MATERIAL »
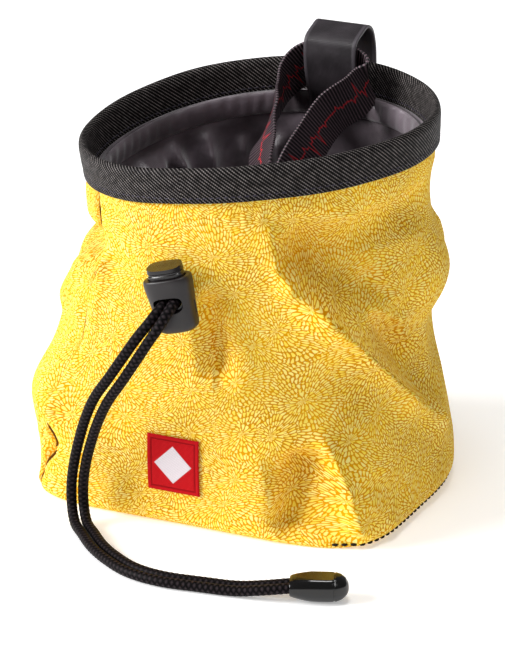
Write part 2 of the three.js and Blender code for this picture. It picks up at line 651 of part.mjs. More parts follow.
const lockTop = HOLE_BELOW_TOP;
const holeWidth = 2 * CORD_DIAMETER + 3 * FIT_GAP + HOLE_ROOM_WIDE;
const holeHeight = CORD_DIAMETER + 2 * FIT_GAP + HOLE_ROOM_HIGH;
const windowWidth = 2 * CORD_DIAMETER + 3 * FIT_GAP + WINDOW_ROOM;
const windowHeight = CORD_DIAMETER + BUTTON_TRAVEL + 4 * FIT_GAP;
const headWidth = LOCK_WIDTH - 2 * LOCK_WALL - 2 * FIT_GAP;
const headDepth = LOCK_DEPTH - 2 * LOCK_WALL - 2 * FIT_GAP + 0.4;
const stemWidth = windowWidth + 2 * STEM_LEG;
const stemDepth = headDepth - 1.0;
const headFoot = lockTop - HEAD_SEAT;
const slopeDrop = stemDepth / 2 * Math.tan(degrees(HOLE_SLOPE));
const stemFoot = -(CORD_DIAMETER / 2 + FIT_GAP + 1.0 + slopeDrop + STEM_FLOOR);

// A flat-sided hole through the front and back, sloping down as the cords run out
function slopedHole(width, height, lift) {
  const hole = ovalBlock(width, height, -LOCK_DEPTH, LOCK_DEPTH, 3);
  hole.rotateX(Math.PI / 2 + degrees(HOLE_SLOPE));
  hole.translate(0, 0, lift);
  return toSolid(hole);
}

function makeLockBarrel() {
  const rings = BARREL_SECTIONS.map((section) => {
    const z = lockTop - LOCK_HEIGHT * section.drop;
    return ovalRing(LOCK_WIDTH * section.width, LOCK_DEPTH * section.depth, z, LOCK_FORM_POWER);
  });
  const headPocket = ovalBlock(headWidth + 2 * FIT_GAP, headDepth + 2 * FIT_GAP,
    headFoot - BUTTON_TRAVEL - FIT_GAP, lockTop + LOCK_WALL, LOCK_FORM_POWER);
  const stemPocket = ovalBlock(stemWidth + 2 * FIT_GAP, stemDepth + 2 * FIT_GAP,
    stemFoot - BUTTON_TRAVEL - FIT_GAP, lockTop, 3);
  const barrel = toSolid(skinRings(rings, false));
  return barrel.subtract(toSolid(headPocket)).subtract(toSolid(stemPocket))
    .subtract(slopedHole(holeWidth, holeHeight, 0));
}

function makeLockButton() {
  const standing = lockTop + BUTTON_STANDING;
  const head = skinRings([
    ovalRing(headWidth, headDepth, headFoot, LOCK_FORM_POWER),
    ovalRing(headWidth, headDepth, standing - HEAD_EDGE, LOCK_FORM_POWER),
    ovalRing(headWidth * 0.93, headDepth * 0.9, standing - HEAD_EDGE * 0.31, LOCK_FORM_POWER),
    ovalRing(headWidth * 0.78, headDepth * 0.7, standing, LOCK_FORM_POWER),
  ], false);
  const stem = ovalBlock(stemWidth, stemDepth, stemFoot, headFoot + 1, 3);
  const lift = (windowHeight - CORD_DIAMETER - 4 * FIT_GAP) / 2 / Math.cos(degrees(HOLE_SLOPE));
  return toSolid(head).add(toSolid(stem)).subtract(slopedHole(windowWidth, windowHeight, lift));
}

// The drawcord: two strands side by side from the eyelet, through the lock, down the front and
// along the ground to the toggle. x, y, z is the middle of the pair, sideX, sideY and sideZ lead
// from it to the outer strand, and apart is the distance between the strands' middles.
const CORD_ROUTE = [
  { x: 1.7, y: -57.2, z: 87.8, sideX: -0.97, sideY: 0.00, sideZ: -0.24, apart: 3.9 },
  { x: 1.9, y: -60.4, z: 87.3, sideX: -0.97, sideY: 0.00, sideZ: -0.24, apart: 3.9 },
  { x: 2.3, y: -64.0, z: 86.4, sideX: -0.97, sideY: 0.00, sideZ: -0.24, apart: 3.9 },
  { x: 2.9, y: -67.2, z: 85.5, sideX: -0.97, sideY: 0.00, sideZ: -0.24, apart: 3.9 },
  { x: 3.5, y: -70.6, z: 84.6, sideX: -0.97, sideY: 0.00, sideZ: -0.24, apart: 3.9 },
  { x: 3.3, y: -73.7, z: 83.3, sideX: -0.98, sideY: 0.00, sideZ: -0.18, apart: 4.1 },
  { x: 1.9, y: -77.0, z: 80.0, sideX: -0.99, sideY: 0.00, sideZ: -0.08, apart: 4.4 },
  { x: -1.2, y: -79.2, z: 75.0, sideX: -1.00, sideY: 0.00, sideZ: 0.00, apart: 4.7 },
  { x: -6.0, y: -79.6, z: 67.5, sideX: -1.00, sideY: 0.00, sideZ: 0.00, apart: 5.0 },
  { x: -12.0, y: -78.2, z: 58.8, sideX: -0.98, sideY: 0.10, sideZ: 0.00, apart: 5.4 },
  { x: -18.6, y: -75.6, z: 49.8, sideX: -0.97, sideY: 0.15, sideZ: 0.00, apart: 5.6 },
  { x: -23.6, y: -72.6, z: 41.0, sideX: -0.97, sideY: 0.10, sideZ: 0.00, apart: 5.2 },
  { x: -27.7, y: -69.6, z: 32.0, sideX: -0.99, sideY: 0.00, sideZ: 0.00, apart: 4.6 },
  { x: -31.2, y: -67.2, z: 22.0, sideX: -0.99, sideY: -0.10, sideZ: 0.00, apart: 4.2 },
  { x: -33.1, y: -65.8, z: 12.5, sideX: -0.97, sideY: -0.25, sideZ: 0.00, apart: 4.0 },
  { x: -32.2, y: -67.2, z: 5.4, sideX: -0.93, sideY: -0.37, sideZ: 0.00, apart: 4.0 },
  { x: -28.8, y: -71.6, z: 2.3, sideX: -0.90, sideY: -0.44, sideZ: 0.00, apart: 4.0 },
  { x: -23.3, y: -77.4, z: 1.9, sideX: -0.80, sideY: -0.60, sideZ: 0.00, apart: 4.0 },
  { x: -15.7, y: -85.4, z: 1.9, sideX: -0.75, sideY: -0.66, sideZ: 0.00, apart: 4.0 },
  { x: -6.9, y: -92.2, z: 1.9, sideX: -0.58, sideY: -0.81, sideZ: 0.00, apart: 4.0 },
  { x: 3.0, y: -97.6, z: 1.9, sideX: -0.30, sideY: -0.95, sideZ: 0.00, apart: 4.0 },
  { x: 14.5, y: -99.6, z: 1.9, sideX: 0.00, sideY: -1.00, sideZ: 0.00, apart: 4.0 },
  { x: 27.8, y: -98.2, z: 1.9, sideX: 0.10, sideY: -0.99, sideZ: 0.00, apart: 4.0 },
  { x: 40.5, y: -96.4, z: 2.1, sideX: 0.15, sideY: -0.99, sideZ: 0.00, apart: 4.0 },
  { x: 50.0, y: -94.8, z: 3.6, sideX: 0.22, sideY: -0.98, sideZ: 0.00, apart: 3.9 },
  { x: 57.0, y: -92.6, z: 4.6, sideX: 0.34, sideY: -0.94, sideZ: 0.00, apart: 3.9 },
  { x: 64.0, y: -89.8, z: 4.7, sideX: 0.37, sideY: -0.93, sideZ: 0.00, apart: 3.9 },
];
const CORD_SIDES = 8;
const CORD_STEPS = 34;

function makeStrand(hand) {
  const points = CORD_ROUTE.map((row) => new THREE.Vector3(
    row.x + hand * row.sideX * row.apart / 2,
    row.y + hand * row.sideY * row.apart / 2,
    row.z + hand * row.sideZ * row.apart / 2,
  ));
  const section = new THREE.Shape();
  for (let step = 0; step < CORD_SIDES; step += 1) {
    const turn = (step / CORD_SIDES) * 2 * Math.PI;
    const place = [Math.cos(turn) * CORD_DIAMETER / 2, Math.sin(turn) * CORD_DIAMETER / 2];
    if (step === 0) section.moveTo(...place);
    else section.lineTo(...place);
  }
  section.closePath();
  const path = new THREE.CatmullRomCurve3(points, false, "centripetal");
  return cleanCopy(new THREE.ExtrudeGeometry(section, { steps: CORD_STEPS, extrudePath: path }));
}

// The toggle that holds both strands' ends, lying on the ground: sections from the cords' end to
// the tip, as shares of its length, width and height, with a flattened top
const TOGGLE_SECTIONS = [
  { along: 0.00, width: 0.86, under: 0.60, over: 0.60 },
  { along: 0.12, width: 0.93, under: 0.78, over: 0.78 },
  { along: 0.34, width: 1.00, under: 0.97, over: 0.94 },
  { along: 0.62, width: 1.00, under: 1.00, over: 0.96 },
  { along: 0.76, width: 0.96, under: 0.97, over: 0.94 },
  { along: 0.78, width: 0.90, under: 0.91, over: 0.90 },
  { along: 0.88, width: 0.78, under: 0.80, over: 0.80 },
  { along: 0.96, width: 0.50, under: 0.52, over: 0.52 },
  { along: 1.00, width: 0.18, under: 0.18, over: 0.18 },
];
const TOGGLE_PLACE = { x: 57.2, y: -92.5, turn: 21.8 };

function toggleRing(along, width, under, over, power) {
  const ring = [];
  for (let step = 0; step < LOCK_SIDES; step += 1) {
    const turn = (step / LOCK_SIDES) * 2 * Math.PI;
    const y = Math.sign(Math.cos(turn)) * Math.abs(Math.cos(turn)) ** (2 / power) * width / 2;
    const reach = Math.sin(turn) > 0 ? over : under;
    const z = Math.sign(Math.sin(turn)) * Math.abs(Math.sin(turn)) ** (2 / power) * reach / 2;
    ring.push(new THREE.Vector3(along, y, z));
  }
  return ring;
}

function makeToggle() {
  const rings = TOGGLE_SECTIONS.map((section) => toggleRing(
    section.along * TOGGLE_LENGTH,
    section.width * TOGGLE_WIDTH,
    section.under * TOGGLE_HEIGHT,
    section.over * TOGGLE_HEIGHT,
    2.4,
  ));
  const socketWidth = 2 * CORD_DIAMETER + 3 * FIT_GAP + PAIR_ROOM;
  const socketHeight = CORD_DIAMETER + 2 * FIT_GAP;
  const socketDepth = TOGGLE_LENGTH * 0.45;
  const socket = skinRings([
    toggleRing(-1, socketWidth, socketHeight, socketHeight, 3.2),
    toggleRing(socketDepth, socketWidth, socketHeight, socketHeight, 3.2),
  ], false);
  return toSolid(skinRings(rings, false)).subtract(toSolid(socket));
}

const lockDepthSpan = (LOCK_DEPTH / 2) * Math.cos(degrees(LOCK_TURN)) + LOCK_STANDOFF;
const lockY = eyeletFrontY - lockDepthSpan;
const lockDrop = (eyeletEndY - lockY) * LOCK_DROP;
const cordLock = new THREE.Group();
cordLock.position.set(eyeletX + LOCK_SIDE, lockY, eyeletZ - lockDrop);
cordLock.rotation.set(0, degrees(-LOCK_TILT), degrees(LOCK_TURN), "ZYX");
bag.add(cordLock);

const toggle = new THREE.Group();
toggle.position.set(TOGGLE_PLACE.x, TOGGLE_PLACE.y, TOGGLE_HEIGHT / 2);
toggle.rotation.set(0, 0, degrees(TOGGLE_PLACE.turn));
bag.add(toggle);

addMesh(bag, "outer_shell", toGeometry(makeShell()), 0xe0a82c, 0.85);
addMesh(bag, "bottom_panel", makeBottomPanel(), 0x1c1b1d, 0.9);
addMesh(bag, "rim_binding", makeBinding(), 0x1d1c1f, 0.8);
addMesh(bag, "lining_bag", makeLining(), 0x1b181d, 0.5);
addMesh(bag, "drawcord_channel", makeChannel(), 0x231f26, 0.5);
addMesh(bag, "belt_loop", makeBeltLoop(), 0x1e1c20, 0.6);
addMesh(bag, "belt_strap", makeBeltStrap(), 0x2a2427, 0.7);
addMesh(bag, "front_label", makeLabel(), 0xb3121b, 0.8);
addMesh(bag, "front_eyelet", makeEyelet(), 0x0c0b0c, 0.25);
addMesh(cordLock, "lock_barrel", toGeometry(makeLockBarrel()), 0x141316, 0.55);
addMesh(cordLock, "lock_button", toGeometry(makeLockButton()), 0x141316, 0.5);
addMesh(bag, "drawcord_outer", makeStrand(1), 0x121113, 0.9);
addMesh(bag, "drawcord_inner", makeStrand(-1), 0x121113, 0.9);
addMesh(toggle, "cord_toggle", toGeometry(makeToggle()), 0x0e0d0e, 0.2);
bag.position.set(-MIDDLE_OFFSET.side * BODY_HALF_WIDTH, -MIDDLE_OFFSET.back * BODY_HALF_DEPTH, 0);

export default bag;
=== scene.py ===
# %% [markdown]
# # A climbing chalk bag
#
# The bag is a soft tube of printed cloth with a nylon lining. A twill tape binds its round mouth,
# a belt of ribbed ribbon hangs through an arch at the back, and a drawcord comes out of an eyelet
# at the front, through a spring cord lock, to a toggle on the ground.
#
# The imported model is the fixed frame. Each soft solid in it is replaced by a finer piece that
# lies in the same place. Lengths are in metres, +Z is up, and the front faces -Y.

import bpy
import numpy as np
from mathutils import Matrix, Vector, noise


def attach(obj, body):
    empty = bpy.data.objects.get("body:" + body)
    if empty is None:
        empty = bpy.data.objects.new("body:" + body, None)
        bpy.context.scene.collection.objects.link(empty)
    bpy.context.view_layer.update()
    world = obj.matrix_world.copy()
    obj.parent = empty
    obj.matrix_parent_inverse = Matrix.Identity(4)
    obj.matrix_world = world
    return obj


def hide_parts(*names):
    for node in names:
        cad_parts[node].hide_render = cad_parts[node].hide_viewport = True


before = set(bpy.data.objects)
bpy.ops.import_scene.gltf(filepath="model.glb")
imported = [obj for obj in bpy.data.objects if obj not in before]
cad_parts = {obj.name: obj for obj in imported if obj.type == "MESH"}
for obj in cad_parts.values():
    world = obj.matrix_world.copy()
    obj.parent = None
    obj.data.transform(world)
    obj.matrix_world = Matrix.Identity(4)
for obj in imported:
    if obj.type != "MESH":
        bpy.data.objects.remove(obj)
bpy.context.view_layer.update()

# %% [markdown]
# ## Small helpers
#
# Operators act on what is selected, so a helper clears the selection first. Cloth starts as a grid
# primitive, whose points are then laid on a surface in code, because a sheet that is one grid keeps
# a clean map of where its threads run. That map is written as the UV, at ten units to the metre.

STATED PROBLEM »
Copy out exactly the lines from the one containing "makeLining(), 0x1b181d, 0.5);" to the one containing "if empty is", both ends inclusive.

ANSWER TO THIS TASK »
addMesh(bag, "lining_bag", makeLining(), 0x1b181d, 0.5);
addMesh(bag, "drawcord_channel", makeChannel(), 0x231f26, 0.5);
addMesh(bag, "belt_loop", makeBeltLoop(), 0x1e1c20, 0.6);
addMesh(bag, "belt_strap", makeBeltStrap(), 0x2a2427, 0.7);
addMesh(bag, "front_label", makeLabel(), 0xb3121b, 0.8);
addMesh(bag, "front_eyelet", makeEyelet(), 0x0c0b0c, 0.25);
addMesh(cordLock, "lock_barrel", toGeometry(makeLockBarrel()), 0x141316, 0.55);
addMesh(cordLock, "lock_button", toGeometry(makeLockButton()), 0x141316, 0.5);
addMesh(bag, "drawcord_outer", makeStrand(1), 0x121113, 0.9);
addMesh(bag, "drawcord_inner", makeStrand(-1), 0x121113, 0.9);
addMesh(toggle, "cord_toggle", toGeometry(makeToggle()), 0x0e0d0e, 0.2);
bag.position.set(-MIDDLE_OFFSET.side * BODY_HALF_WIDTH, -MIDDLE_OFFSET.back * BODY_HALF_DEPTH, 0);

export default bag;
=== scene.py ===
# %% [markdown]
# # A climbing chalk bag
#
# The bag is a soft tube of printed cloth with a nylon lining. A twill tape binds its round mouth,
# a belt of ribbed ribbon hangs through an arch at the back, and a drawcord comes out of an eyelet
# at the front, through a spring cord lock, to a toggle on the ground.
#
# The imported model is the fixed frame. Each soft solid in it is replaced by a finer piece that
# lies in the same place. Lengths are in metres, +Z is up, and the front faces -Y.

import bpy
import numpy as np
from mathutils import Matrix, Vector, noise


def attach(obj, body):
    empty = bpy.data.objects.get("body:" + body)
    if empty is None:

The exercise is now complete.